I mean, hydroelectric needs at least two level’s reservoirs, one to generate electricity (or even exclusive two level's reservoirs with water pumps for this), and the next one, absolutely untouchable by the electric companies, targeted as water storage for the population/agriculture, the classic more than five years reservoir, for real.
The report you mean (csiro) was wildly biased though. They based their nuclear power cost estimate on a nuclear reactor that was never deployed anywhere (Nuscale) instead of "normal" nuclear power plants that have been deployed for decades.
Large scale nuclear $155-$252/MWh.
Solar PV and wind with storage $100-150/MWh.

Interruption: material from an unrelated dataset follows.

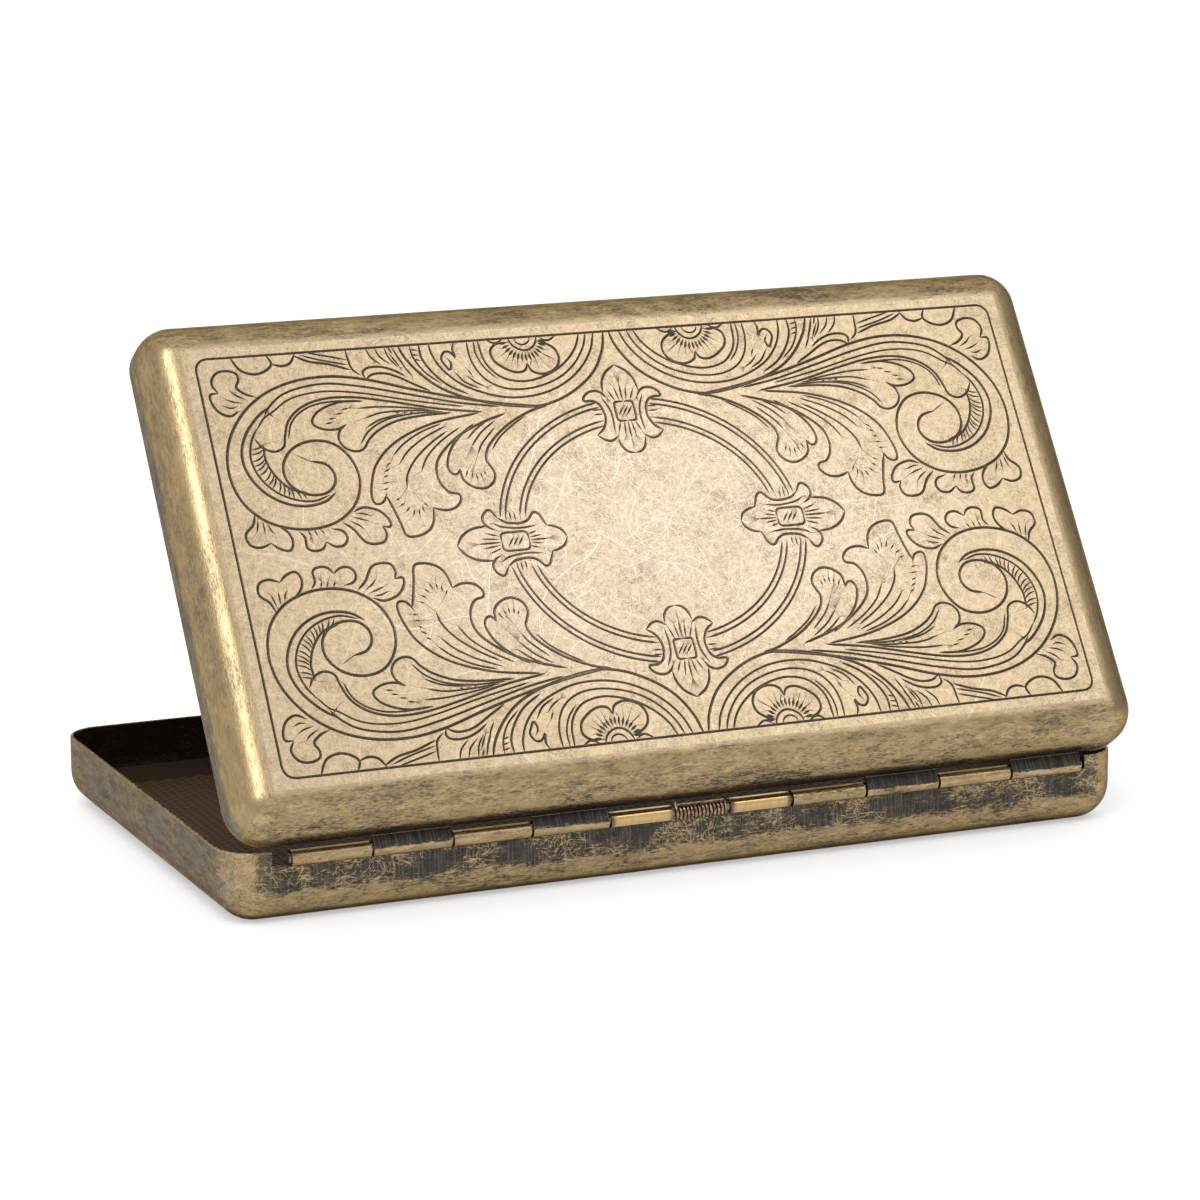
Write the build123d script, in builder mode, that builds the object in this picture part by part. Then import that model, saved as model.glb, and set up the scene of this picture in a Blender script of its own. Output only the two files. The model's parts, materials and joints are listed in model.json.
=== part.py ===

https://www.abc.net.au/news/2024-05-22/nuclear-power-double-...I find it funny when people get outraged because all CSIRO does is use real world construction costs easily proving how unfathomably expensive new built nuclear power is.
I immediately rebooked the same hotel, but when we got back there the receptionist had left so you had to check in over the phone instead. Except WhatsApp wasn't working. Then mobile data went down. And before long we were walking through the old town going hostel to hostel looking for a place to sleep, as everything got darker and darker (due to the lack of powered street lighting). The old town in almost pitch black was pretty scary!
We ended up breaking back into the hotel, borrowing a bunch of towels from a laundry cart in the hallway and sleeping in this lockable room we found in the basement.
Besides that somewhat stressful part, it was a really strange but fun experience to see the city without power: no traffic lights, darkened shops with lots of phone lights, cafés still operating just with only outdoor seating and limited menus, the occasional loud generator, and most of all the people seemingly having a great time in spite of it.
I would've loved to have stayed out all night exploring the city, but finding somewhere to sleep that night was a bit more pressing!